Can the data below be set down again exactly, line for line?

Structured object records
####

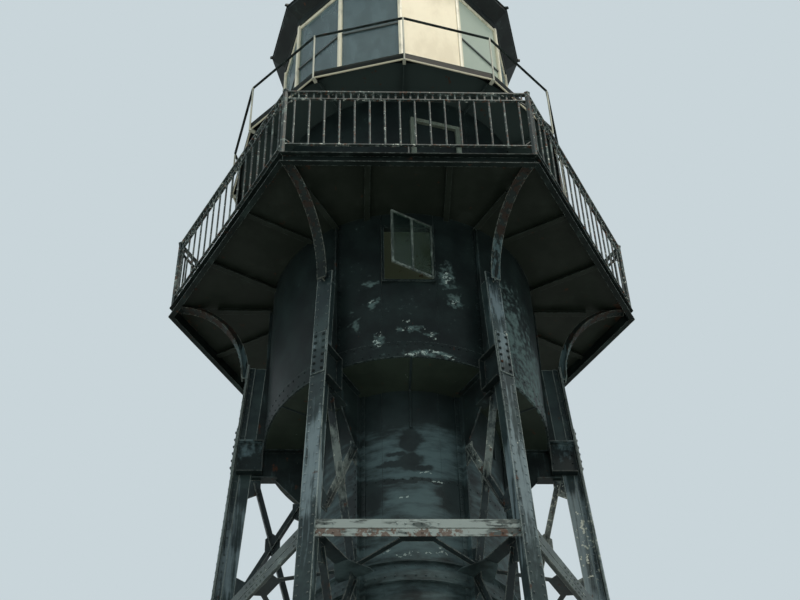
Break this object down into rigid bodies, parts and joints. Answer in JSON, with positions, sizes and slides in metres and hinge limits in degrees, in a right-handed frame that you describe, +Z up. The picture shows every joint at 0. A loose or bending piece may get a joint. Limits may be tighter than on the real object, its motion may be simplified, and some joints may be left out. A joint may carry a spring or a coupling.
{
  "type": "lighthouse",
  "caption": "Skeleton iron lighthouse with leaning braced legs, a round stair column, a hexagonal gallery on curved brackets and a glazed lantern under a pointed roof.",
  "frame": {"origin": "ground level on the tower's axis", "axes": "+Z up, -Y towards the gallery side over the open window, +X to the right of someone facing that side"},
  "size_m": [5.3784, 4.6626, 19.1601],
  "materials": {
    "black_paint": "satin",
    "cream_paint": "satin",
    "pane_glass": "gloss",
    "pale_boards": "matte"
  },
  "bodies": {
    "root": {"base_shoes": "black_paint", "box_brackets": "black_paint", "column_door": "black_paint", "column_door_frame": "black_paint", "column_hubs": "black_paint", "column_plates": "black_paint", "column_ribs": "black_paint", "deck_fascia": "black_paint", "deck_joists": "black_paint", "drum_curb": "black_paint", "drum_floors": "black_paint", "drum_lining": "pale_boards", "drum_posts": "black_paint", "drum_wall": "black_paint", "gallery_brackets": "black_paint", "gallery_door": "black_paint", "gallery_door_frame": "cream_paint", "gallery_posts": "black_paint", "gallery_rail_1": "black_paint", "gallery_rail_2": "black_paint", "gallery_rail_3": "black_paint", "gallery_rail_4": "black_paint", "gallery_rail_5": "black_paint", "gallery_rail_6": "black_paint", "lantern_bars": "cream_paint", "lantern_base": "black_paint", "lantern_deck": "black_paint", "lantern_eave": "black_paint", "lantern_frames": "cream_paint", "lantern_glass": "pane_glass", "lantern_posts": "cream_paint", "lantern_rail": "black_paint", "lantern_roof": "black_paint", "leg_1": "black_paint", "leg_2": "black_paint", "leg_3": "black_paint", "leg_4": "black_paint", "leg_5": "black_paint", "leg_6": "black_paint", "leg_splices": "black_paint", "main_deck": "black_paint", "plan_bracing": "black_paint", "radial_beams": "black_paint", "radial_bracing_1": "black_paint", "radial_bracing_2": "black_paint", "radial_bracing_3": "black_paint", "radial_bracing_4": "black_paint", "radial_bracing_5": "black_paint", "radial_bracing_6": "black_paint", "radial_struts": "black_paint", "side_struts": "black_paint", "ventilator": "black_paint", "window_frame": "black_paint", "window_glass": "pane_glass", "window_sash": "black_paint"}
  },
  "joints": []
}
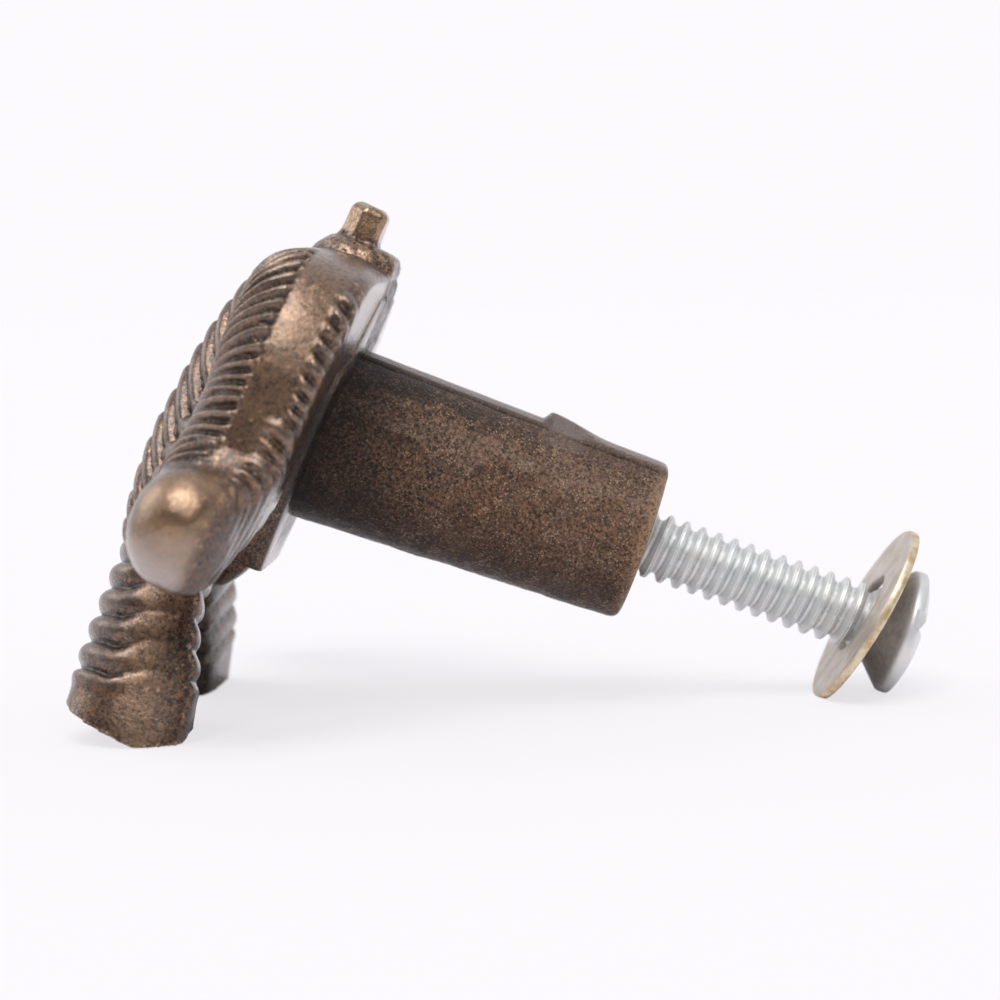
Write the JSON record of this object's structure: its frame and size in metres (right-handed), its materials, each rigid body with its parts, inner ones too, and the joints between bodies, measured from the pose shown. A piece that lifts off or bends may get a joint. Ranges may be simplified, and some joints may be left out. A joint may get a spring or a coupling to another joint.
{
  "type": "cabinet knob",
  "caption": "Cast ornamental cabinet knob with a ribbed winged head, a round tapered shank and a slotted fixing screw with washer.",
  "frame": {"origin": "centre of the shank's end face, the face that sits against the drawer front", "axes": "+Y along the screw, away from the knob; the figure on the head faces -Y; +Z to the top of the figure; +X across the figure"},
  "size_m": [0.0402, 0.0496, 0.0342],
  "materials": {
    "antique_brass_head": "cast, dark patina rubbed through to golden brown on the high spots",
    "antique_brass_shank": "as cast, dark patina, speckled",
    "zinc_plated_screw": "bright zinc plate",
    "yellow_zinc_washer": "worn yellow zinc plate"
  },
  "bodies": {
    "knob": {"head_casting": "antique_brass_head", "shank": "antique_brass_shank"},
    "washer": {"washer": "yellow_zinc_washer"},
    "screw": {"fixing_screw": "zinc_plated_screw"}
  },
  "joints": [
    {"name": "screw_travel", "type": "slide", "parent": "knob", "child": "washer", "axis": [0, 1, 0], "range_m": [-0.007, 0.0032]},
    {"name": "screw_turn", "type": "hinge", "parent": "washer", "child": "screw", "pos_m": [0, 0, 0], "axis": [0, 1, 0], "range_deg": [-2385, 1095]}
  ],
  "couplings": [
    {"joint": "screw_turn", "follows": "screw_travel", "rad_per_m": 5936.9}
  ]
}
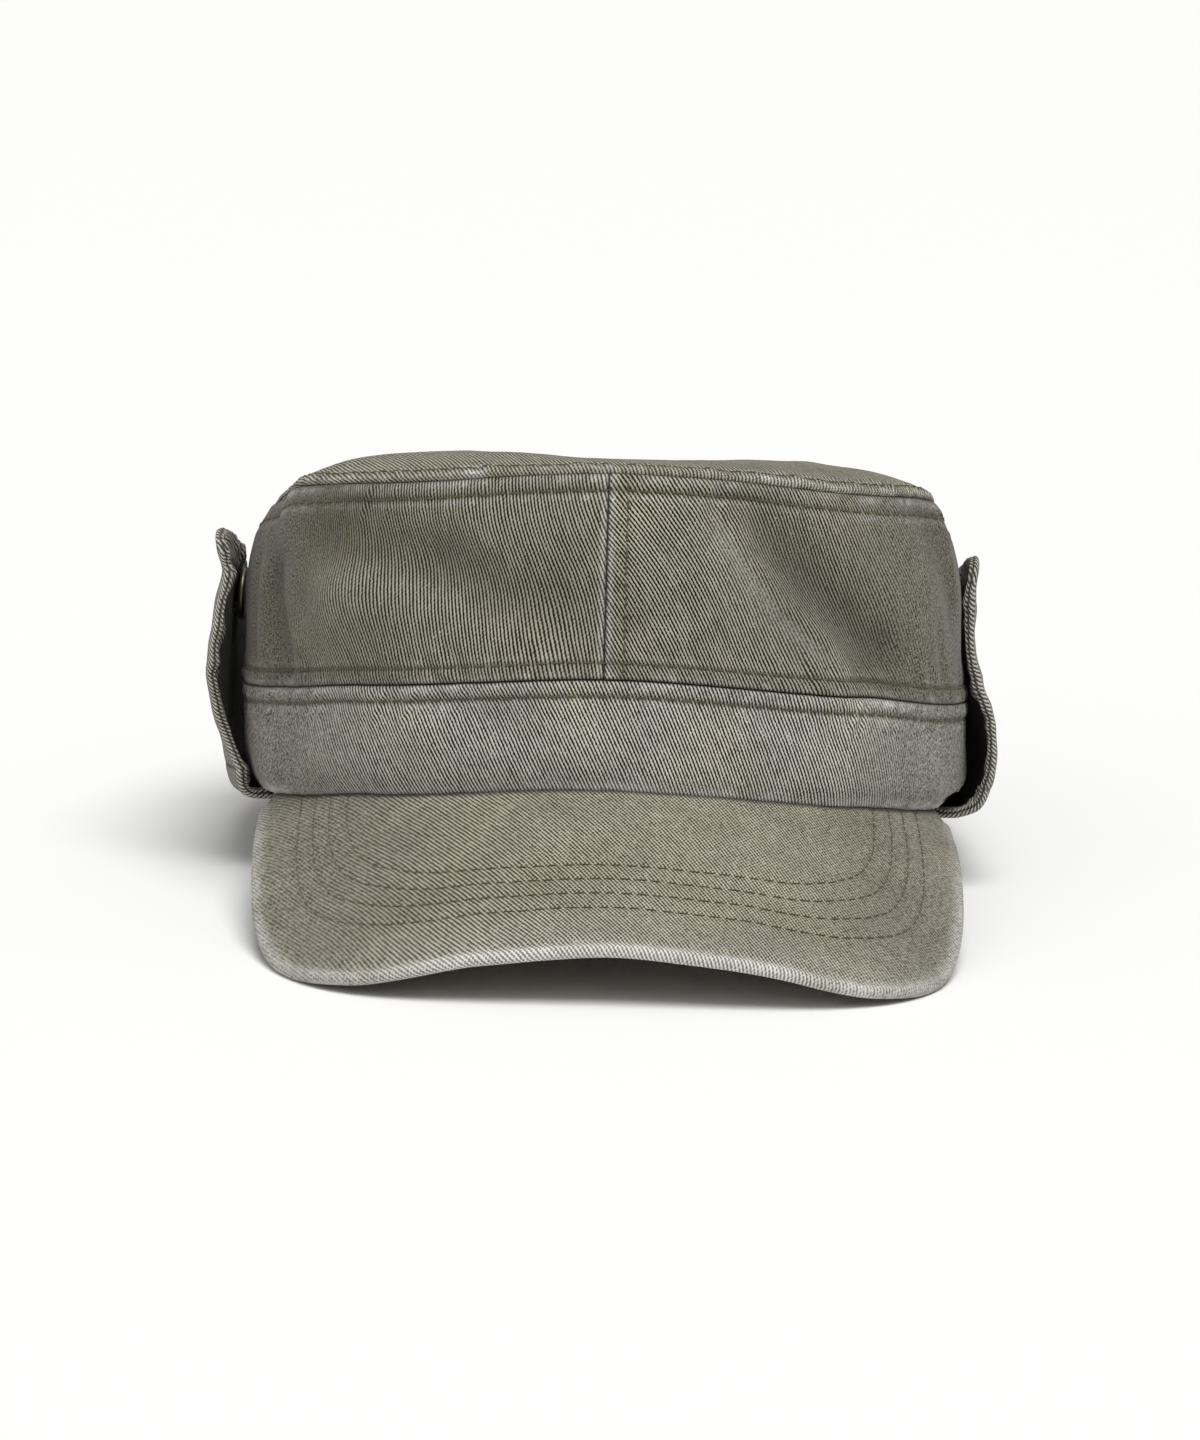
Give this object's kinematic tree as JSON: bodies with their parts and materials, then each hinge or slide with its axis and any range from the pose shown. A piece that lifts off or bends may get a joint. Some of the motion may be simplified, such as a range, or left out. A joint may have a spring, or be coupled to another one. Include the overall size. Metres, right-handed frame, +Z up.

####

- **EXERCISE RESULT**
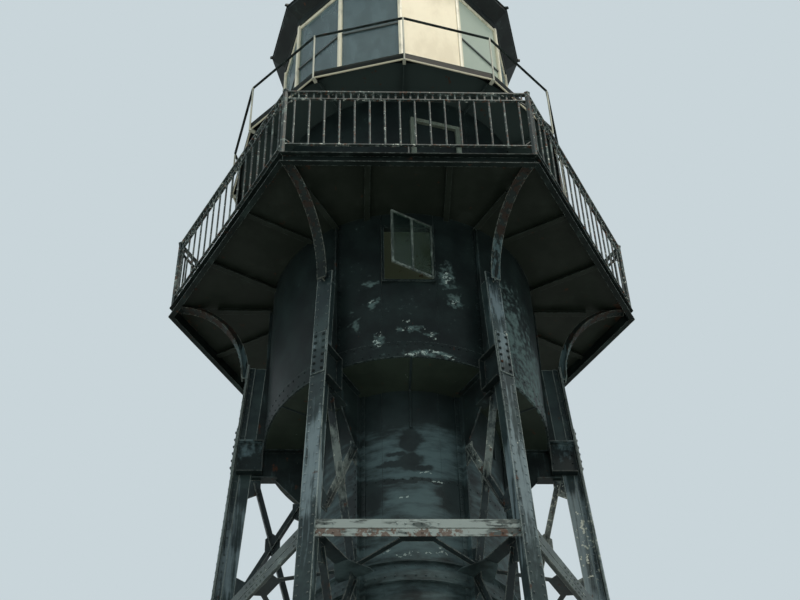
Break this object down into rigid bodies, parts and joints. Answer in JSON, with positions, sizes and slides in metres and hinge limits in degrees, in a right-handed frame that you describe, +Z up. The picture shows every joint at 0. A loose or bending piece may get a joint. Limits may be tighter than on the real object, its motion may be simplified, and some joints may be left out. A joint may carry a spring or a coupling.
{
  "type": "lighthouse",
  "caption": "Skeleton iron lighthouse with leaning braced legs, a round stair column, a hexagonal gallery on curved brackets and a glazed lantern under a pointed roof.",
  "frame": {"origin": "ground level on the tower's axis", "axes": "+Z up, -Y towards the gallery side over the open window, +X to the right of someone facing that side"},
  "size_m": [5.3784, 4.6626, 19.1601],
  "materials": {
    "black_paint": "satin",
    "cream_paint": "satin",
    "pane_glass": "gloss",
    "pale_boards": "matte"
  },
  "bodies": {
    "root": {"base_shoes": "black_paint", "box_brackets": "black_paint", "column_door": "black_paint", "column_door_frame": "black_paint", "column_hubs": "black_paint", "column_plates": "black_paint", "column_ribs": "black_paint", "deck_fascia": "black_paint", "deck_joists": "black_paint", "drum_curb": "black_paint", "drum_floors": "black_paint", "drum_lining": "pale_boards", "drum_posts": "black_paint", "drum_wall": "black_paint", "gallery_brackets": "black_paint", "gallery_door": "black_paint", "gallery_door_frame": "cream_paint", "gallery_posts": "black_paint", "gallery_rail_1": "black_paint", "gallery_rail_2": "black_paint", "gallery_rail_3": "black_paint", "gallery_rail_4": "black_paint", "gallery_rail_5": "black_paint", "gallery_rail_6": "black_paint", "lantern_bars": "cream_paint", "lantern_base": "black_paint", "lantern_deck": "black_paint", "lantern_eave": "black_paint", "lantern_frames": "cream_paint", "lantern_glass": "pane_glass", "lantern_posts": "cream_paint", "lantern_rail": "black_paint", "lantern_roof": "black_paint", "leg_1": "black_paint", "leg_2": "black_paint", "leg_3": "black_paint", "leg_4": "black_paint", "leg_5": "black_paint", "leg_6": "black_paint", "leg_splices": "black_paint", "main_deck": "black_paint", "plan_bracing": "black_paint", "radial_beams": "black_paint", "radial_bracing_1": "black_paint", "radial_bracing_2": "black_paint", "radial_bracing_3": "black_paint", "radial_bracing_4": "black_paint", "radial_bracing_5": "black_paint", "radial_bracing_6": "black_paint", "radial_struts": "black_paint", "side_struts": "black_paint", "ventilator": "black_paint", "window_frame": "black_paint", "window_glass": "pane_glass", "window_sash": "black_paint"}
  },
  "joints": []
}
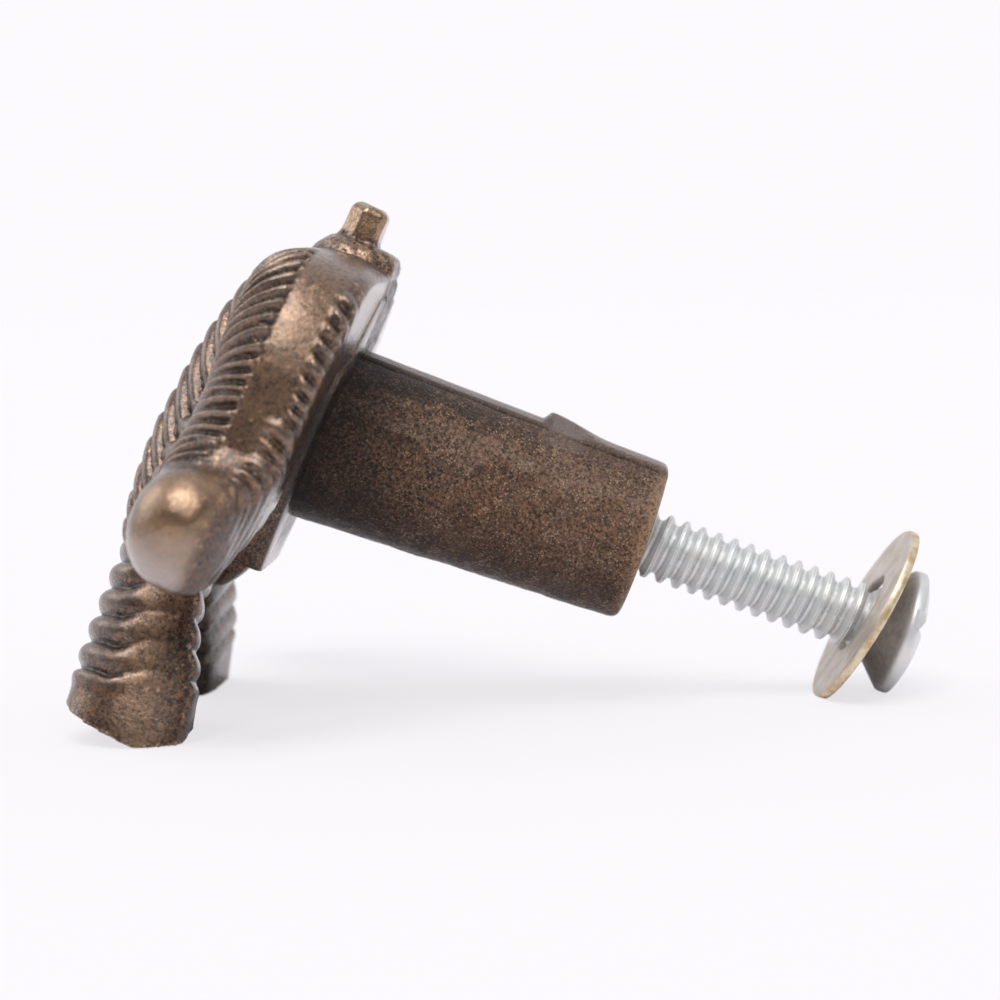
Write the JSON record of this object's structure: its frame and size in metres (right-handed), its materials, each rigid body with its parts, inner ones too, and the joints between bodies, measured from the pose shown. A piece that lifts off or bends may get a joint. Ranges may be simplified, and some joints may be left out. A joint may get a spring or a coupling to another joint.
{
  "type": "cabinet knob",
  "caption": "Cast ornamental cabinet knob with a ribbed winged head, a round tapered shank and a slotted fixing screw with washer.",
  "frame": {"origin": "centre of the shank's end face, the face that sits against the drawer front", "axes": "+Y along the screw, away from the knob; the figure on the head faces -Y; +Z to the top of the figure; +X across the figure"},
  "size_m": [0.0402, 0.0496, 0.0342],
  "materials": {
    "antique_brass_head": "cast, dark patina rubbed through to golden brown on the high spots",
    "antique_brass_shank": "as cast, dark patina, speckled",
    "zinc_plated_screw": "bright zinc plate",
    "yellow_zinc_washer": "worn yellow zinc plate"
  },
  "bodies": {
    "knob": {"head_casting": "antique_brass_head", "shank": "antique_brass_shank"},
    "washer": {"washer": "yellow_zinc_washer"},
    "screw": {"fixing_screw": "zinc_plated_screw"}
  },
  "joints": [
    {"name": "screw_travel", "type": "slide", "parent": "knob", "child": "washer", "axis": [0, 1, 0], "range_m": [-0.007, 0.0032]},
    {"name": "screw_turn", "type": "hinge", "parent": "washer", "child": "screw", "pos_m": [0, 0, 0], "axis": [0, 1, 0], "range_deg": [-2385, 1095]}
  ],
  "couplings": [
    {"joint": "screw_turn", "follows": "screw_travel", "rad_per_m": 5936.9}
  ]
}
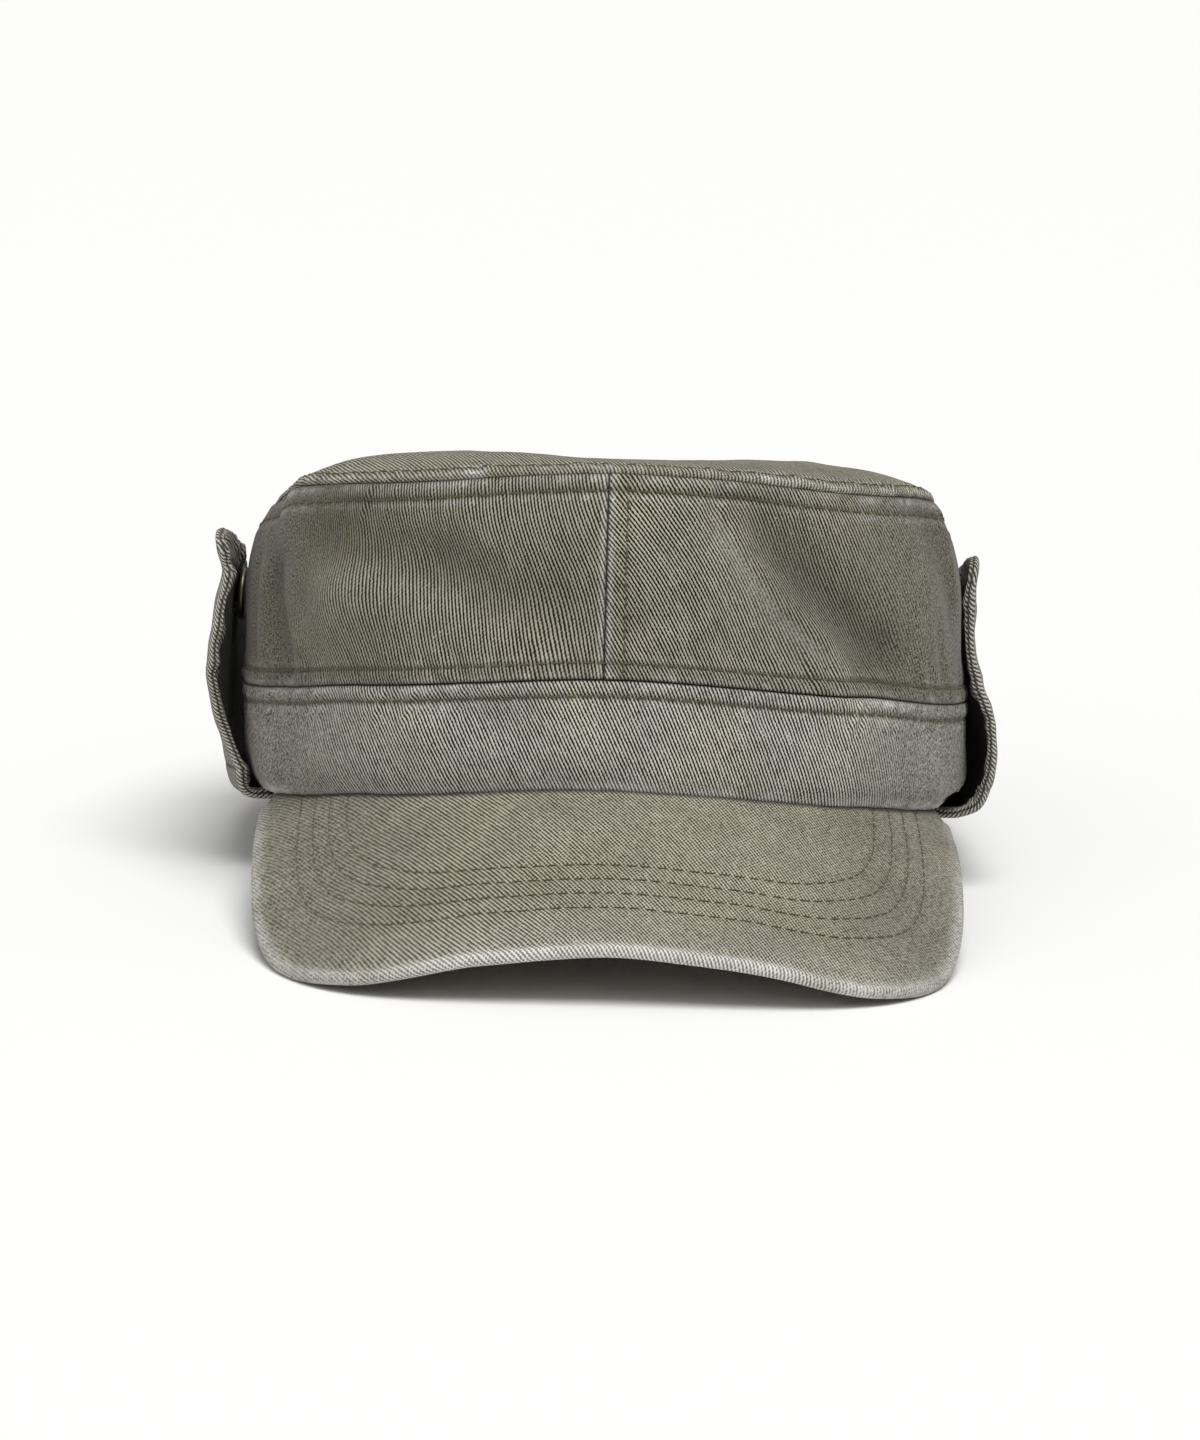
Give this object's kinematic tree as JSON: bodies with their parts and materials, then each hinge or slide with its axis and any range from the pose shown. A piece that lifts off or bends may get a joint. Some of the motion may be simplified, such as a range, or left out. A joint may have a spring, or be coupled to another one. Include the overall size. Metres, right-handed frame, +Z up.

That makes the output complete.